Across the border in Victoria, expenditure on early intervention sits at 27 per cent, helping to secure an out of care child population that is proportionately half that of South Australia.

It’s pretty strong evidence that smart and targeted family support investment delivers for children, families and healthy budgets.

So, what have last year’s modest investments shown for South Australia?

It may be too early to be definitive about the results but, at the end of April 2024, there were 10 less children in our care system than at 30 June 2023.

And, yes, ten may not seem a big deal when the target is to reduce our care population by over 1560.

However, with an annual increase of over 7 per cent for the last decade any reduction is no small achievement.

In fact, if we had maintained our standard growth rate we would have expected up to a further 317 children in care by the end of June this year.

And with an average annual cost of $137,000 just to deliver out-of-home care for each child and young person, should our current figure hold firm we will be on target to have saved taxpayers almost $45 million.

Not bad for a modest $9.3 million investment.

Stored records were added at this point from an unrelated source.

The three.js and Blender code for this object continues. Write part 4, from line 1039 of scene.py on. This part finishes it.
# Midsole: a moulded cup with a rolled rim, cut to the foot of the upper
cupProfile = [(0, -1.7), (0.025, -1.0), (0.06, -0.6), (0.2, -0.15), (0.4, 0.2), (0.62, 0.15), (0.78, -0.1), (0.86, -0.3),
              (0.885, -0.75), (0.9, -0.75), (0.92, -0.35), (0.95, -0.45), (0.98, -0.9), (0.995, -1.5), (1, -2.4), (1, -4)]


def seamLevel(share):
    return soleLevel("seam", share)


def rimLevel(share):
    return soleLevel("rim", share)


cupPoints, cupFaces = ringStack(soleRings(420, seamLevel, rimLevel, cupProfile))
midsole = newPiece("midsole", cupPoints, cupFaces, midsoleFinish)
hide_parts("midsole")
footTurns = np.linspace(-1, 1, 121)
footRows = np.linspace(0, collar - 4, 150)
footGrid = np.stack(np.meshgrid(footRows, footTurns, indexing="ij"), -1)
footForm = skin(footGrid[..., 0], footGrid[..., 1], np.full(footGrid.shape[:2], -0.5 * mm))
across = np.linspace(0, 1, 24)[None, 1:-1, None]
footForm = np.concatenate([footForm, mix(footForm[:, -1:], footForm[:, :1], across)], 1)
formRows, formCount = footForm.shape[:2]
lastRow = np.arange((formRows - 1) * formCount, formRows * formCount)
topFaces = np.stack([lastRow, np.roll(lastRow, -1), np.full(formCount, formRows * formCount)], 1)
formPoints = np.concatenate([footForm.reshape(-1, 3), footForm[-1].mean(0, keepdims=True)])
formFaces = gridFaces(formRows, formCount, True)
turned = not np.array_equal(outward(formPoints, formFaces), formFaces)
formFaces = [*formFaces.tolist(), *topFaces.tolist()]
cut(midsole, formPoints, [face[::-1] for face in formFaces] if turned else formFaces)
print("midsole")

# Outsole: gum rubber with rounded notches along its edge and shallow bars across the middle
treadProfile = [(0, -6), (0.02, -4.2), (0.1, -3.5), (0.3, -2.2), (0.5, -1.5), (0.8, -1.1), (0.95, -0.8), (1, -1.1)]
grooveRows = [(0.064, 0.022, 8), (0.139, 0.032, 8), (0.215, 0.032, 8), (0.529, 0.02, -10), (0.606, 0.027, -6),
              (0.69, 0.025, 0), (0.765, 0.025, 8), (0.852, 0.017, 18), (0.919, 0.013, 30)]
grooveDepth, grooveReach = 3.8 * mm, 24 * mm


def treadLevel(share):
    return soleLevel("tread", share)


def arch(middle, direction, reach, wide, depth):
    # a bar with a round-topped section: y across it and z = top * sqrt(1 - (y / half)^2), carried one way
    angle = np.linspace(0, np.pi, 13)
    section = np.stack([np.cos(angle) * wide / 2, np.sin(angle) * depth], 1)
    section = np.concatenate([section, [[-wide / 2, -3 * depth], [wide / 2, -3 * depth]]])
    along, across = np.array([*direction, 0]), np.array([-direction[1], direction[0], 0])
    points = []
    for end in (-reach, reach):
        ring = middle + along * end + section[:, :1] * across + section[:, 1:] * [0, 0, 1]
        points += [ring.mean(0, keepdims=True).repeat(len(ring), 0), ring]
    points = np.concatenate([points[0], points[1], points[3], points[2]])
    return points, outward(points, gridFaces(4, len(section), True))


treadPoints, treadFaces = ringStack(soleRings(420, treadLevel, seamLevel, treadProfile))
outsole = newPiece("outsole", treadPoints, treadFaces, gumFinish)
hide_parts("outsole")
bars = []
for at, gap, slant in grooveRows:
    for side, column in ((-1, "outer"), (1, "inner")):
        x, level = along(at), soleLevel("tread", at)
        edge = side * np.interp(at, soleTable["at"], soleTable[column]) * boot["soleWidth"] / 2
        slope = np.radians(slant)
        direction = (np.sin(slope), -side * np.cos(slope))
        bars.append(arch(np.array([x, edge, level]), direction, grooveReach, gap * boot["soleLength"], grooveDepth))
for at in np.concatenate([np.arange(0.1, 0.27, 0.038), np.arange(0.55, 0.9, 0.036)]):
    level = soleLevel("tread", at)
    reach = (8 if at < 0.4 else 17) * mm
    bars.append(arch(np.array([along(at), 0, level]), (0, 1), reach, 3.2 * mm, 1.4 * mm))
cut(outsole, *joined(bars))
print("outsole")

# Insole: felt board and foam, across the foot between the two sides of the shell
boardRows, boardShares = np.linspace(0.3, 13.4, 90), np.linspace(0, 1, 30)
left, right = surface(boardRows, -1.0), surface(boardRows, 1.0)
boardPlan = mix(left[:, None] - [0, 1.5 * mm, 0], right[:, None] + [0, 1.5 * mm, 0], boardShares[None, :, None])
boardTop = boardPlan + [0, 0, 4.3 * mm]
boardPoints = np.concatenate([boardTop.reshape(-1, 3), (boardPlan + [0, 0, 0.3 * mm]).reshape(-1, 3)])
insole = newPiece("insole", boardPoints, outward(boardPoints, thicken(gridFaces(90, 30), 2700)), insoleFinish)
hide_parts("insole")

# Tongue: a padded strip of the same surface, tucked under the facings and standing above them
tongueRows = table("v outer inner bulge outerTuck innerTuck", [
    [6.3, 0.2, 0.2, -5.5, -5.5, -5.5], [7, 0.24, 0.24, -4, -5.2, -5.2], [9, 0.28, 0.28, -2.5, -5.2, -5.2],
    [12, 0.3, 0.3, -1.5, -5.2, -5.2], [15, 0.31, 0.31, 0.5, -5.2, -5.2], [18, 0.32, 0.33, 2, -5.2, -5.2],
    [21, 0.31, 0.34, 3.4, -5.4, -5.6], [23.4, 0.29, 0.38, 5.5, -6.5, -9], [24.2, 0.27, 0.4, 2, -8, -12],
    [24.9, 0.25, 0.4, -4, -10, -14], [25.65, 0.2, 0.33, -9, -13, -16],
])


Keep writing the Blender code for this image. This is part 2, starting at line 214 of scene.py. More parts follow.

Not too many investments deliver that kind of return.

Just imagine what could be delivered if we lifted these early intervention investments to where they should be.

What would it take to achieve a target of 1560 less children and young people in care – at an annual saving of over $214 million?

Having made such a positive start in last year’s budget, and beginning to see the dividends, it was surprising to see these reforms come to a stand-still in the recent budget.

It’s not as if we have money to burn.

Everyone appreciates that we can’t undo a decade of poor decision making in our child protection space. But we’ve shown, in small steps, that this issue is not a wicked, unsolvable problem.

We can learn from what we have achieved in just one year – and what other jurisdictions have benefited from for many years.

Our Intensive Family Support Services, which have a track record of keeping children safe and out of our care system, currently only get to support a little more than a third of South Australian families who need help.

Armed with a strong prevention and early intervention lens, imagine if we could provide each family with the support they need to keep their children safe and connected to their homes and community.

Much has been said that the brunt of this budget will borne by generations to come. Well, if we’re going to take a hit, let’s ensure it’s to better the lives of South Australia’s children and young people… and know that it will also reduce our long-term debt.

Surely that’s worth the investment.

Simon Schrapel AM is the Chief Executive of Uniting Communities.